Collected data
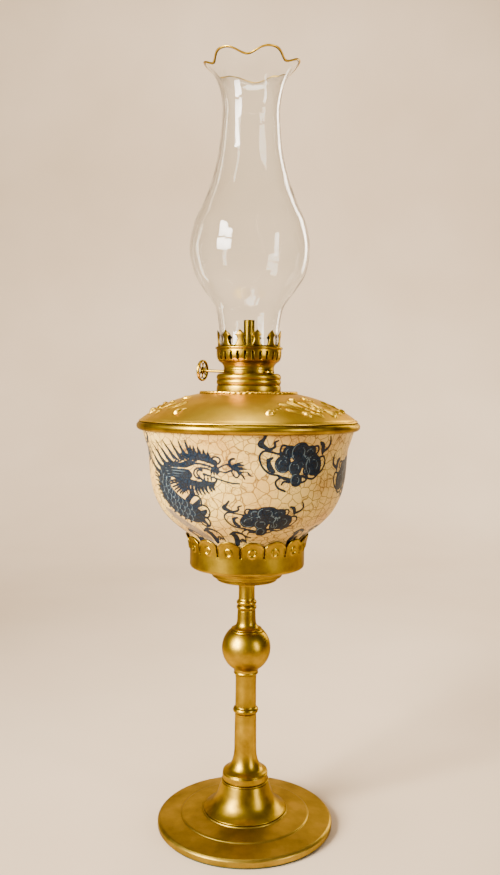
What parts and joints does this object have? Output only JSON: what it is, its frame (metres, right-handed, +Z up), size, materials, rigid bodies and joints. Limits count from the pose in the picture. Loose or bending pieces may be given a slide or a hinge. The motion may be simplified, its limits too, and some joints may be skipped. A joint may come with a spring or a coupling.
{
  "type": "oil lamp",
  "caption": "Oil lamp with a brass candlestick stand, a porcelain bowl under a domed brass lid, a round-wick burner and a bulbous glass chimney with a crimped rim.",
  "frame": {"origin": "middle of the underside of the base's felt", "axes": "+Z up along the lamp's axis, -Y to the lamp's front"},
  "size_m": [0.1664, 0.1664, 0.5719],
  "materials": {
    "brass": "satin, aged, with brighter edges",
    "base_brass": "dull, handled brass",
    "old_brass": "unpolished, darkened brass",
    "steel": "plain",
    "felt": "pressed wool felt",
    "rubber": "matt",
    "porcelain": "crackled glaze over blue painting",
    "cotton": "woven cotton wick",
    "glass": "clear blown glass with a gilt edge"
  },
  "bodies": {
    "stand": {"base_felt": "felt", "base_plate": "base_brass", "base_nut": "steel", "base_washer": "steel", "tie_rod": "steel", "pedestal": "brass", "stem_lower": "brass", "ball_knop": "brass", "stem_upper": "brass", "bowl_cup": "brass", "bowl_collar": "brass", "bowl_cushion": "felt", "porcelain_bowl": "porcelain", "bowl_gasket": "rubber", "bowl_washer": "brass", "bowl_nut": "brass", "bowl_rim": "brass"},
    "font_unit": {"font_cup": "old_brass", "font_shoulder": "old_brass", "lid": "brass", "lid_relief": "brass", "rope_ring": "brass", "burner_collar": "brass"},
    "burner_seal": {"burner_gasket": "rubber"},
    "burner": {"burner_spigot": "old_brass", "burner_body": "brass", "burner_lug": "brass", "gallery": "brass", "air_screen": "old_brass", "wick_tube": "old_brass", "spindle_bush": "brass", "spindle_bracket": "old_brass"},
    "winder": {"spindle": "brass", "spur_wheel": "old_brass", "wick_knob": "brass"},
    "wick": {"wick": "cotton"},
    "chimney": {"chimney": "glass"}
  },
  "joints": [
    {"name": "font_lift", "type": "slide", "parent": "stand", "child": "font_unit", "axis": [0, 0, 1], "range_m": [0, 0.12]},
    {"name": "burner_rise", "type": "slide", "parent": "font_unit", "child": "burner_seal", "axis": [0, 0, 1], "range_m": [0, 0.0081]},
    {"name": "burner_unscrew", "type": "hinge", "parent": "burner_seal", "child": "burner", "pos_m": [0, 0, 0.3442], "axis": [0, 0, 1], "range_deg": [0, 1620]},
    {"name": "winder_turn", "type": "hinge", "parent": "burner", "child": "winder", "pos_m": [-0.00296, -0.00607, 0.34467], "axis": [-0.8977, 0.4378, 0.0488], "range_deg": [-90, 125]},
    {"name": "wick_rise", "type": "slide", "parent": "burner", "child": "wick", "axis": [0, 0, 1], "range_m": [-0.0052, 0.0072]},
    {"name": "chimney_lift", "type": "slide", "parent": "burner", "child": "chimney", "axis": [0, 0, 1], "range_m": [0, 0.09]}
  ],
  "couplings": [
    {"joint": "burner_rise", "follows": "burner_unscrew", "m_per_rad": 0.00028648},
    {"joint": "wick_rise", "follows": "winder_turn", "m_per_rad": 0.0032}
  ]
}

Challenge
Return what is listed above, exactly and completely.

Task solution
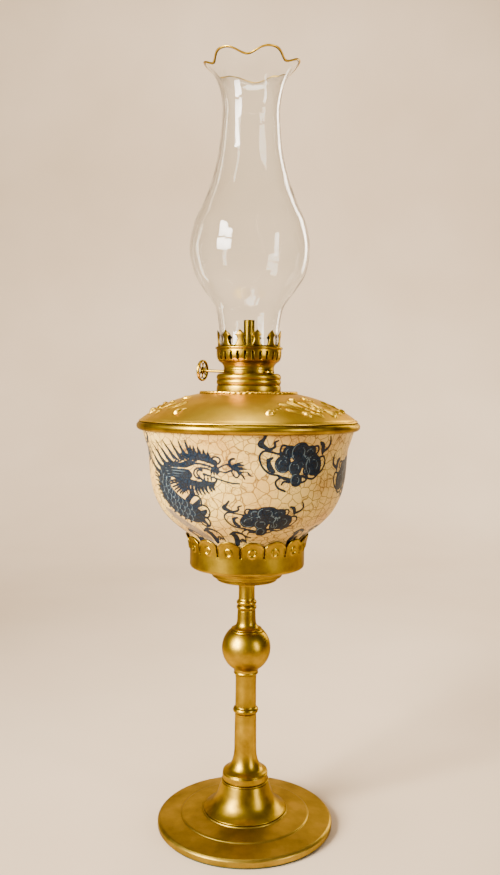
What parts and joints does this object have? Output only JSON: what it is, its frame (metres, right-handed, +Z up), size, materials, rigid bodies and joints. Limits count from the pose in the picture. Loose or bending pieces may be given a slide or a hinge. The motion may be simplified, its limits too, and some joints may be skipped. A joint may come with a spring or a coupling.
{
  "type": "oil lamp",
  "caption": "Oil lamp with a brass candlestick stand, a porcelain bowl under a domed brass lid, a round-wick burner and a bulbous glass chimney with a crimped rim.",
  "frame": {"origin": "middle of the underside of the base's felt", "axes": "+Z up along the lamp's axis, -Y to the lamp's front"},
  "size_m": [0.1664, 0.1664, 0.5719],
  "materials": {
    "brass": "satin, aged, with brighter edges",
    "base_brass": "dull, handled brass",
    "old_brass": "unpolished, darkened brass",
    "steel": "plain",
    "felt": "pressed wool felt",
    "rubber": "matt",
    "porcelain": "crackled glaze over blue painting",
    "cotton": "woven cotton wick",
    "glass": "clear blown glass with a gilt edge"
  },
  "bodies": {
    "stand": {"base_felt": "felt", "base_plate": "base_brass", "base_nut": "steel", "base_washer": "steel", "tie_rod": "steel", "pedestal": "brass", "stem_lower": "brass", "ball_knop": "brass", "stem_upper": "brass", "bowl_cup": "brass", "bowl_collar": "brass", "bowl_cushion": "felt", "porcelain_bowl": "porcelain", "bowl_gasket": "rubber", "bowl_washer": "brass", "bowl_nut": "brass", "bowl_rim": "brass"},
    "font_unit": {"font_cup": "old_brass", "font_shoulder": "old_brass", "lid": "brass", "lid_relief": "brass", "rope_ring": "brass", "burner_collar": "brass"},
    "burner_seal": {"burner_gasket": "rubber"},
    "burner": {"burner_spigot": "old_brass", "burner_body": "brass", "burner_lug": "brass", "gallery": "brass", "air_screen": "old_brass", "wick_tube": "old_brass", "spindle_bush": "brass", "spindle_bracket": "old_brass"},
    "winder": {"spindle": "brass", "spur_wheel": "old_brass", "wick_knob": "brass"},
    "wick": {"wick": "cotton"},
    "chimney": {"chimney": "glass"}
  },
  "joints": [
    {"name": "font_lift", "type": "slide", "parent": "stand", "child": "font_unit", "axis": [0, 0, 1], "range_m": [0, 0.12]},
    {"name": "burner_rise", "type": "slide", "parent": "font_unit", "child": "burner_seal", "axis": [0, 0, 1], "range_m": [0, 0.0081]},
    {"name": "burner_unscrew", "type": "hinge", "parent": "burner_seal", "child": "burner", "pos_m": [0, 0, 0.3442], "axis": [0, 0, 1], "range_deg": [0, 1620]},
    {"name": "winder_turn", "type": "hinge", "parent": "burner", "child": "winder", "pos_m": [-0.00296, -0.00607, 0.34467], "axis": [-0.8977, 0.4378, 0.0488], "range_deg": [-90, 125]},
    {"name": "wick_rise", "type": "slide", "parent": "burner", "child": "wick", "axis": [0, 0, 1], "range_m": [-0.0052, 0.0072]},
    {"name": "chimney_lift", "type": "slide", "parent": "burner", "child": "chimney", "axis": [0, 0, 1], "range_m": [0, 0.09]}
  ],
  "couplings": [
    {"joint": "burner_rise", "follows": "burner_unscrew", "m_per_rad": 0.00028648},
    {"joint": "wick_rise", "follows": "winder_turn", "m_per_rad": 0.0032}
  ]
}